> **Directions for this task**
Copy whichever lines contain the string "materials".

> **Dataset section**
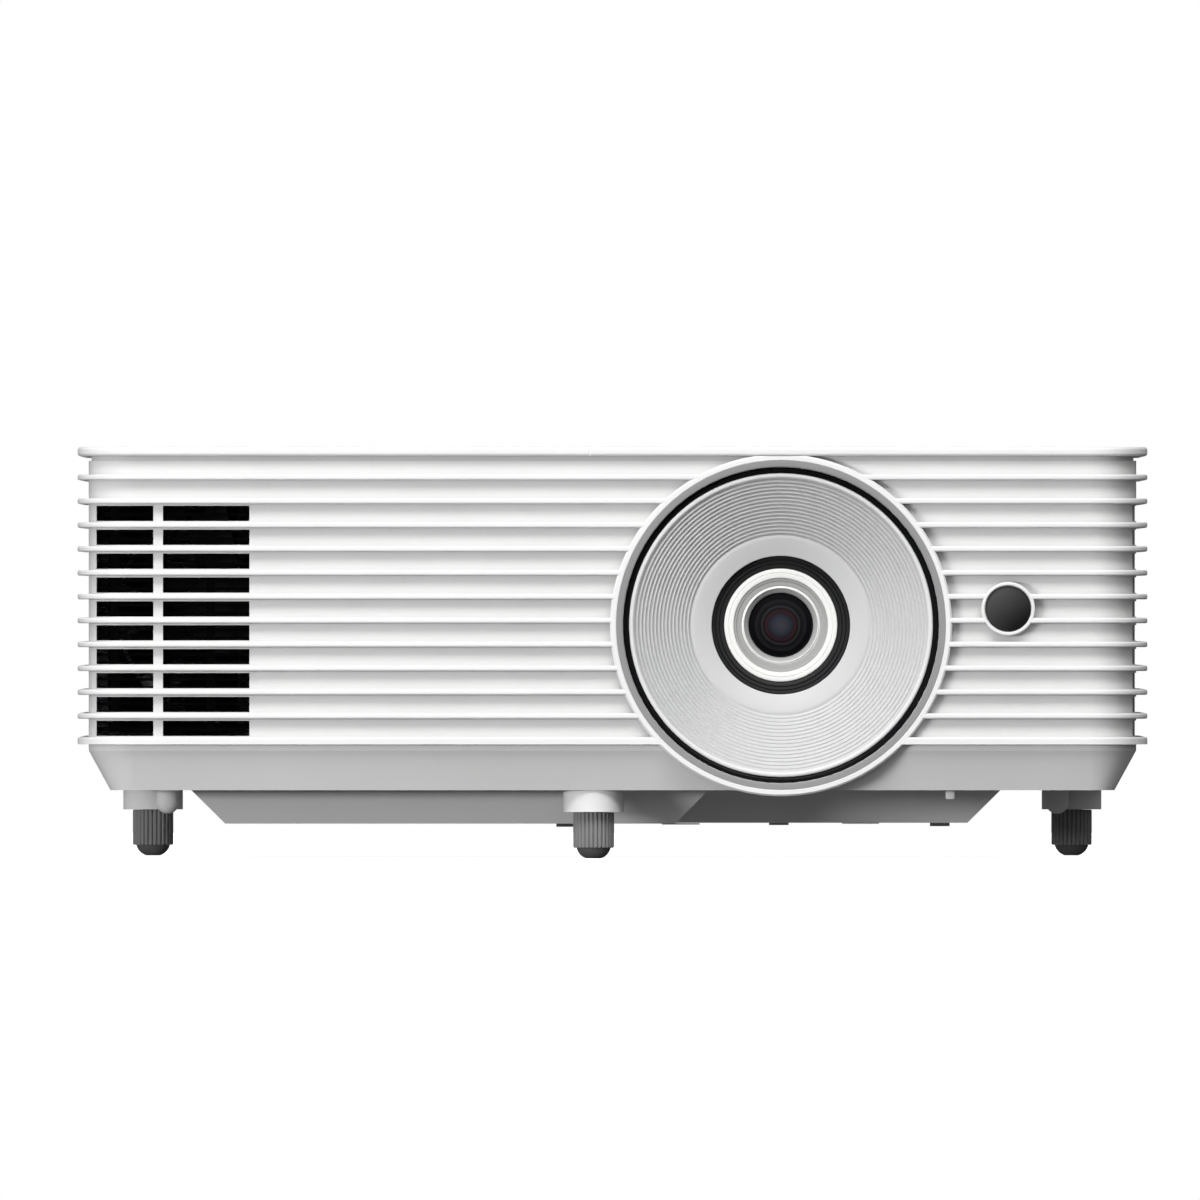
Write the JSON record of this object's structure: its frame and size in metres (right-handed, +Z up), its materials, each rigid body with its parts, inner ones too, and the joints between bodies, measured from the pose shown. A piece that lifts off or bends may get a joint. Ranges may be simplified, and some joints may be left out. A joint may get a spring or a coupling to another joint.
{
  "type": "home projector",
  "caption": "White desktop video projector: finned box case with an off-centre grooved lens, screw feet, sprung keypad, rear sockets and a lift-off lamp cover.",
  "frame": {"origin": "on the surface it stands on, under the middle of the case", "axes": "+Z up, the lens faces -Y, +X to the right of somebody looking at the front"},
  "size_m": [0.312, 0.222, 0.12],
  "materials": {
    "case_white": "fine satin moulded texture",
    "lid_white": "fine satin moulded texture",
    "lens_silver": "satin silver paint over turned grooves",
    "gloss_black": "polished",
    "barrel_black": "satin",
    "cell_white": "satin",
    "ring_metal": "turned",
    "lens_glass": "polished and coated",
    "knob_grey": "ribbed",
    "foot_dark": "satin",
    "insert_brass": "machined",
    "screen_black": "matt",
    "fan_black": "satin",
    "cast_metal": "cast",
    "wheel_glass": "polished",
    "board_green": "solder resist",
    "panel_grey": "fine texture",
    "socket_metal": "plated",
    "jack_brass": "plated",
    "inlet_black": "satin",
    "button_grey": "satin",
    "light_clear": "clear light pipe"
  },
  "bodies": {
    "chassis": {"finned_case": "case_white", "bottom_case": "case_white", "top_cover": "lid_white", "lens_bezel": "lens_silver", "bezel_trim_ring": "gloss_black", "infrared_window": "gloss_black", "lens_barrel": "barrel_black", "case_screws": "ring_metal", "foot_nuts": "ring_metal", "ceiling_mount_inserts": "insert_brass", "vent_screens": "screen_black", "exhaust_fan_frame": "screen_black", "blower_housing": "screen_black", "engine_lid": "screen_black", "infrared_receiver": "screen_black", "engine_housing": "cast_metal", "chip_heatsink": "cast_metal", "light_tunnel": "cast_metal", "lamp_housing": "cast_metal", "colour_wheel_motor": "cast_metal", "lamp_reflector": "wheel_glass", "lamp_burner": "wheel_glass", "main_board": "board_green", "power_board": "board_green", "keypad_board": "board_green", "mirror_chip_board": "board_green", "rear_panel": "panel_grey", "hdmi_sockets": "socket_metal", "data_sockets": "socket_metal", "usb_socket": "socket_metal", "power_inlet_pins": "socket_metal", "video_jacks": "jack_brass", "power_inlet": "inlet_black", "status_lights": "light_clear"},
    "lamp_cover": {"lamp_cover": "lid_white", "lamp_cover_screw": "ring_metal"},
    "focus_ring": {"focus_ring": "barrel_black"},
    "front_lens_group": {"front_lens_cell": "cell_white", "lens_retaining_ring": "ring_metal", "front_lens": "lens_glass"},
    "zoom_ring": {"zoom_ring": "barrel_black"},
    "zoom_lens_group": {"zoom_lens_cell": "barrel_black", "zoom_lens": "lens_glass"},
    "colour_wheel": {"colour_wheel": "wheel_glass"},
    "exhaust_fan_rotor": {"exhaust_fan_rotor": "fan_black"},
    "blower_rotor": {"blower_rotor": "fan_black"},
    "front_foot": {"front_foot_stud": "foot_dark"},
    "front_foot_knob": {"front_foot_knob": "knob_grey"},
    "rear_left_foot": {"rear_left_foot_stud": "foot_dark"},
    "rear_left_foot_knob": {"rear_left_foot_knob": "knob_grey"},
    "rear_right_foot": {"rear_right_foot_stud": "foot_dark"},
    "rear_right_foot_knob": {"rear_right_foot_knob": "knob_grey"},
    "up_button": {"up_button": "button_grey"},
    "down_button": {"down_button": "button_grey"},
    "left_button": {"left_button": "button_grey"},
    "right_button": {"right_button": "button_grey"},
    "enter_button": {"enter_button": "button_grey"},
    "power_button": {"power_button": "button_grey"},
    "menu_button": {"menu_button": "button_grey"},
    "source_button": {"source_button": "button_grey"}
  },
  "joints": [
    {"name": "front_foot_slide", "type": "slide", "parent": "chassis", "child": "front_foot", "axis": [0, 0, -1], "range_m": [0, 0.008]},
    {"name": "front_foot_turn", "type": "hinge", "parent": "front_foot", "child": "front_foot_knob", "pos_m": [-0.0055, -0.0918, 0.0083], "axis": [0, 0, -1], "range_deg": [0, 2304]},
    {"name": "rear_left_foot_slide", "type": "slide", "parent": "chassis", "child": "rear_left_foot", "axis": [0, 0, -1], "range_m": [0, 0.008]},
    {"name": "rear_left_foot_turn", "type": "hinge", "parent": "rear_left_foot", "child": "rear_left_foot_knob", "pos_m": [-0.1356, 0.088, 0.0083], "axis": [0, 0, -1], "range_deg": [0, 2304]},
    {"name": "rear_right_foot_slide", "type": "slide", "parent": "chassis", "child": "rear_right_foot", "axis": [0, 0, -1], "range_m": [0, 0.008]},
    {"name": "rear_right_foot_turn", "type": "hinge", "parent": "rear_right_foot", "child": "rear_right_foot_knob", "pos_m": [0.1356, 0.088, 0.0083], "axis": [0, 0, -1], "range_deg": [0, 2304]},
    {"name": "focus_turn", "type": "hinge", "parent": "chassis", "child": "focus_ring", "pos_m": [0.0491, -0.0863, 0.06805], "axis": [0, -1, 0], "range_deg": [-60, 60]},
    {"name": "focus_slide", "type": "slide", "parent": "chassis", "child": "front_lens_group", "axis": [0, -1, 0], "range_m": [-0.002, 0.002]},
    {"name": "zoom_turn", "type": "hinge", "parent": "chassis", "child": "zoom_ring", "pos_m": [0.0491, -0.0725, 0.06805], "axis": [0, -1, 0], "range_deg": [-25, 25]},
    {"name": "zoom_slide", "type": "slide", "parent": "chassis", "child": "zoom_lens_group", "axis": [0, -1, 0], "range_m": [-0.005, 0.005]},
    {"name": "lamp_cover_lift", "type": "slide", "parent": "chassis", "child": "lamp_cover", "axis": [0, 0, 1], "range_m": [0, 0.05]},
    {"name": "colour_wheel_spin", "type": "hinge", "parent": "chassis", "child": "colour_wheel", "pos_m": [-0.028, -0.002, 0.049], "axis": [1, 0, 0], "continuous": true},
    {"name": "exhaust_fan_spin", "type": "hinge", "parent": "chassis", "child": "exhaust_fan_rotor", "pos_m": [-0.112, -0.087, 0.072], "axis": [0, 1, 0], "continuous": true},
    {"name": "blower_spin", "type": "hinge", "parent": "chassis", "child": "blower_rotor", "pos_m": [0.109, -0.042, 0.048], "axis": [0, 0, 1], "continuous": true},
    {"name": "up_press", "type": "slide", "parent": "chassis", "child": "up_button", "axis": [0, 0, -1], "range_m": [0, 0.0008], "stiffness_N_per_m": 1500, "springref_m": -0.0003},
    {"name": "down_press", "type": "slide", "parent": "chassis", "child": "down_button", "axis": [0, 0, -1], "range_m": [0, 0.0008], "stiffness_N_per_m": 1500, "springref_m": -0.0003},
    {"name": "left_press", "type": "slide", "parent": "chassis", "child": "left_button", "axis": [0, 0, -1], "range_m": [0, 0.0008], "stiffness_N_per_m": 1500, "springref_m": -0.0003},
    {"name": "right_press", "type": "slide", "parent": "chassis", "child": "right_button", "axis": [0, 0, -1], "range_m": [0, 0.0008], "stiffness_N_per_m": 1500, "springref_m": -0.0003},
    {"name": "enter_press", "type": "slide", "parent": "chassis", "child": "enter_button", "axis": [0, 0, -1], "range_m": [0, 0.0008], "stiffness_N_per_m": 1500, "springref_m": -0.0003},
    {"name": "power_press", "type": "slide", "parent": "chassis", "child": "power_button", "axis": [0, 0, -1], "range_m": [0, 0.0008], "stiffness_N_per_m": 1500, "springref_m": -0.0003},
    {"name": "menu_press", "type": "slide", "parent": "chassis", "child": "menu_button", "axis": [0, 0, -1], "range_m": [0, 0.0008], "stiffness_N_per_m": 1500, "springref_m": -0.0003},
    {"name": "source_press", "type": "slide", "parent": "chassis", "child": "source_button", "axis": [0, 0, -1], "range_m": [0, 0.0008], "stiffness_N_per_m": 1500, "springref_m": -0.0003}
  ],
  "couplings": [
    {"joint": "front_foot_turn", "follows": "front_foot_slide", "rad_per_m": 5026},
    {"joint": "rear_left_foot_turn", "follows": "rear_left_foot_slide", "rad_per_m": 5026},
    {"joint": "rear_right_foot_turn", "follows": "rear_right_foot_slide", "rad_per_m": 5026},
    {"joint": "focus_turn", "follows": "focus_slide", "rad_per_m": 523.55},
    {"joint": "zoom_turn", "follows": "zoom_slide", "rad_per_m": 87.258}
  ]
}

> **Result**
Write the JSON record of this object's structure: its frame and size in metres (right-handed, +Z up), its materials, each rigid body with its parts, inner ones too, and the joints between bodies, measured from the pose shown. A piece that lifts off or bends may get a joint. Ranges may be simplified, and some joints may be left out. A joint may get a spring or a coupling to another joint.
  "materials": {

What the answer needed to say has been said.